True privacy isn’t easy to come by. Sometimes real names show up and get released in unexpected places. I actually know Kita’s real name because I inadvertently found it in a publicly available place long ago. She knows where, when, and how because I told her. No one has found out from me, though, nor even how I found it - and don’t ask me. I’ll forward your message to Renko and Kita and let them decide what to take out of your hide. I’ll keep my hats white too, thank you.
FFS… sorry to hear that. It’s hard to imagine someone here take so little care in their privacy (although that guy who went through everyone’s email to find their facebook pages then sent them PMs about being more careful does show it may be common enough) but who knows what’s been going through his head. Mental illness does terrible things. At least that’s what I assume would lead someone to seek people like that.
Ouch. We can only make what seems to be the best choice at the time, but knowing that doesn’t always make it easier later. I can see that domain doesn’t leave much question as to who owns it and why.
The email address I use for the board probably requires law enforcement or court orders to trace back to me. As for the guy looking up FB profiles, that seems more a case of people not thinking about how much gets tied to an email address these days (and perhaps not paying attention to email visibility settings, not so good with a primary email address used here). Better a grey hat than a black hat, though (and hope the grey hat really got there first).

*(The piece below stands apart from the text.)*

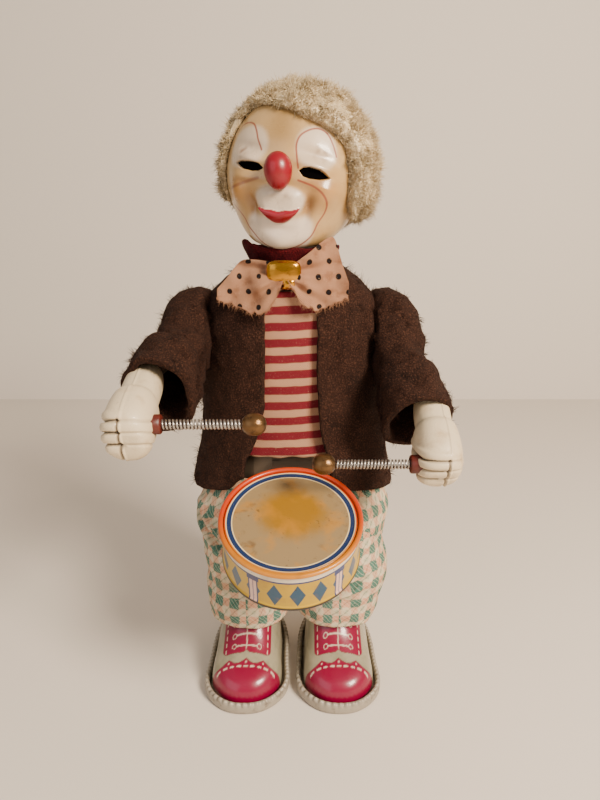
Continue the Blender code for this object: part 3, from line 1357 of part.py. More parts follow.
def make_wig(look, head):
    """The hair cap: from the crown down to the hairline outside, and back up inside."""
    around = np.linspace(-math.pi, math.pi, WIG_POINTS, endpoint=False)
    reach = np.radians(hairline(around))
    rings = []
    for share in (0.08, 0.28, 0.48, 0.68, 0.88, 1.0):
        sides = 1.0 + share * (0.5 * np.sin(around) + 0.25 * np.sin(around) ** 2)
        grow = WIG_THICKNESS * sides * (1.0 if share < 0.99 else 0.72)
        tuft = 1.0 + 0.05 * np.sin(5.0 * around + 9.0 * share)
        rings.append(skull_point(reach * share, around, grow * tuft))
    for share in (1.0, 0.84, 0.68, 0.52, 0.36, 0.2, 0.08):
        rings.append(skull_point(reach * share, around, GAP + 5.4 * FACET_ALLOWANCE))
    lofted("wig", rings, look["hair"], head)


def make_neck(look, neck):
    """The neck post with the head's seat flange and the lever at its foot."""
    post = rod(
        "neck_post", NECK_POST_RADIUS, head_lever_bottom(), HEAD_SEAT_HEIGHT + 24.0, 12, look["steel"], neck
    )
    seat = HEAD_SEAT_HEIGHT
    drop = NECK_RING_RADIUS * math.sin(math.radians(abs(HEAD_ROLL)))
    flange_top = seat - drop - GAP
    weld(post, rod("neck_flange", NECK_RING_RADIUS + 0.5, flange_top - 1.0, flange_top, 14, None, neck))
    lever_low = head_lever_bottom()
    lever_reach = head_lever_reach(lever_low - ROCKER_HEIGHT) + 2.0
    near, far = (-2.6, 0.0, lever_low + 0.3), (2.6, lever_reach, lever_low + 1.7)
    weld(post, box("neck_lever", near, far, None, neck))
    return post


def materials():
    """Every finish, by the part of the toy that it is on."""
    return {
        "tray": finish("tray_tin", (0.62, 0.55, 0.42), 0.45, 0.1),
        "shoe": finish("shoe_tin", (0.66, 0.08, 0.09), 0.3),
        "tin": finish("bare_tin", (0.55, 0.55, 0.53), 0.4, 0.8),
        "brass": finish("brass", (0.66, 0.5, 0.24), 0.35, 0.9),
        "steel": finish("steel", (0.5, 0.5, 0.5), 0.35, 0.9),
        "plaid": finish("plaid_flannel", (0.64, 0.6, 0.47), 0.95),
        "shirt": finish("striped_cotton", (0.68, 0.26, 0.22), 0.95),
        "felt": finish("brown_felt", (0.08, 0.05, 0.035), 1.0),
        "collar": finish("red_felt", (0.28, 0.03, 0.04), 1.0),
        "bow": finish("spotted_cotton", (0.66, 0.5, 0.4), 0.95),
        "gilt": finish("gilt_plate", (0.66, 0.45, 0.14), 0.25, 0.9),
        "hand": finish("cream_plastic", (0.72, 0.68, 0.58), 0.5),
        "plug": finish("brown_plug", (0.28, 0.12, 0.07), 0.6),
        "bead": finish("bead_wood", (0.35, 0.22, 0.11), 0.4),
        "drum": finish("drum_tin", (0.8, 0.5, 0.06), 0.3),
        "drum_head": finish("drum_head_tin", (0.62, 0.5, 0.3), 0.45),
        "face": finish("painted_vinyl", (0.76, 0.66, 0.5), 0.35),
        "red": finish("red_gloss", (0.7, 0.02, 0.04), 0.2),
        "hair": finish("cream_plush", (0.72, 0.6, 0.4), 1.0),
        "black": finish("black_card", (0.01, 0.01, 0.01), 0.9),
    }


def place_over_origin(whole):
    """Slide the whole toy so that its bounding box stands centred on the origin."""
    bpy.context.view_layer.update()
    graph = bpy.context.evaluated_depsgraph_get()
    corners = []
    for piece in bpy.data.objects:
        if piece.type == "EMPTY" or piece.hide_render:
            continue
        shown = piece.evaluated_get(graph)
        mesh = shown.to_mesh()
        spots = np.empty(len(mesh.vertices) * 3, dtype=np.float32)
        mesh.vertices.foreach_get("co", spots)
        world = np.array(shown.matrix_world)
        spots = spots.reshape(-1, 3) @ world[:3, :3].T + world[:3, 3]
        corners += [spots.min(axis=0), spots.max(axis=0)]
        shown.to_mesh_clear()
    low, high = np.min(corners, axis=0), np.max(corners, axis=0)
    whole.location = (-(low[0] + high[0]) / 2.0, -(low[1] + high[1]) / 2.0, 0.0)
    bpy.context.view_layer.update()


def main():
    clear_scene()
    look = materials()
    whole = empty("clown_drummer")
    torso = empty("torso_frame", whole)
    for side in (-1, 1):
        make_foot(side, look, torso)
    make_trunk(look, torso)
    make_bushes(look, torso)
    make_plates(look, torso)
    make_mainspring(look, torso)
    make_trousers(look, torso)
    make_shirt(look, torso)
    make_jacket(look, torso)
    make_neckwear(look, torso)

    drum = empty("drum_frame", torso, (0.0, -DRUM_FORWARD, DRUM_TOP_HEIGHT), drum_frame_turn())
    make_drum(look, drum)
    make_bracket(look, torso)

    frames = {
        name: empty(name + "_frame", whole, (x, 0.0, z)) for name, (x, z, _) in arbor_places().items()
    }
    make_train(look, frames)
    rocker = empty("rocker_frame", whole, (0.0, 0.0, ROCKER_HEIGHT), (0.0, rest_sway(), 0.0))
    make_rocker(look, rocker)

    for side, drop in ((-1, RIGHT_ARM_DROP), (1, LEFT_ARM_DROP)):
        tag = side_name(side)
        arm = empty("arm_frame_" + tag, whole, (0.0, 0.0, SHOULDER_HEIGHT), (drop, 0.0, 0.0))
        make_arm(side, look, arm)
        stick = empty("stick_frame_" + tag, arm, (side * spring_start(), -ARM_REACH, 0.0))
        make_stick(side, look, stick)

    neck = empty("neck_frame", whole, (0.0, 0.0, 0.0), (0.0, 0.0, lever_yaw()))
    make_neck(look, neck)
    seat = empty("seat_frame", neck, (0.0, 0.0, 0.0), (0.0, 0.0, HEAD_YAW - lever_yaw()))
    head = empty("head_frame", seat, (0.0, 0.0, HEAD_SEAT_HEIGHT), (0.0, HEAD_ROLL, 0.0))
    make_head(look, head)
    place_over_origin(whole)


main()
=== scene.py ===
"""Looks of the clown drummer: plush, felt, flannel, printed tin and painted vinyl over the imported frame.

Shapes are worked out in millimetres in the toy's own frame, whose up axis runs through the neck,
with the front towards -Y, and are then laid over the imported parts."""

import bmesh
import bpy
import numpy as np
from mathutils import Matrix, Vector


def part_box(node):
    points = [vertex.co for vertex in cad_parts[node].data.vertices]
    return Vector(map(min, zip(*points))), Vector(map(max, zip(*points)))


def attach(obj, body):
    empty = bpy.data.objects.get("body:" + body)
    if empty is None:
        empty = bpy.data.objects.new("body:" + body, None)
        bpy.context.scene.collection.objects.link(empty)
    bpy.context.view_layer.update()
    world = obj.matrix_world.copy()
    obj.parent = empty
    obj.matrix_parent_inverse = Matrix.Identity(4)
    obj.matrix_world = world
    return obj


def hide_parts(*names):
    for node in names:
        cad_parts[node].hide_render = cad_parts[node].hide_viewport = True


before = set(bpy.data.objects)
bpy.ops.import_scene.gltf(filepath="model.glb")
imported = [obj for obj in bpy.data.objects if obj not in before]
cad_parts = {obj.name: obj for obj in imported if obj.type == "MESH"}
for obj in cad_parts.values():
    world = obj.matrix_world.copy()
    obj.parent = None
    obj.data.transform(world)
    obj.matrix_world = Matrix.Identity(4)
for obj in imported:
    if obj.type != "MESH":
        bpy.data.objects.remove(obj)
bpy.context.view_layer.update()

MM = 0.001
AXIS_Y = 19.2
HEAD_YAW = 13.0
HEAD_LEAN = 3.5
HEAD_BASE = 200.5
SHOULDER_Z = 170.0
ARM_DROP = {-1: 21.5, 1: 38.5}
DRUM_CENTRE = (0.0, -60.0, 103.4)
DRUM_TILT = 22.0
SIDES = {"right": -1, "left": 1}
FULL_TURN = 2.0 * np.pi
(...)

He’s the reason I ran UPDATE $prefifx_members SET hide_email=1; and then ALTER TABLE $prefix_members MODIFY hide_email DEFAULT 1;. When the board got updated to smf2 which allows disabling visible email addresses I immediately turned that on so you can’t even make your email address in your profile visible any longer. (Incidentally, profiles are actually completely hidden until you are off moderated posting these days.)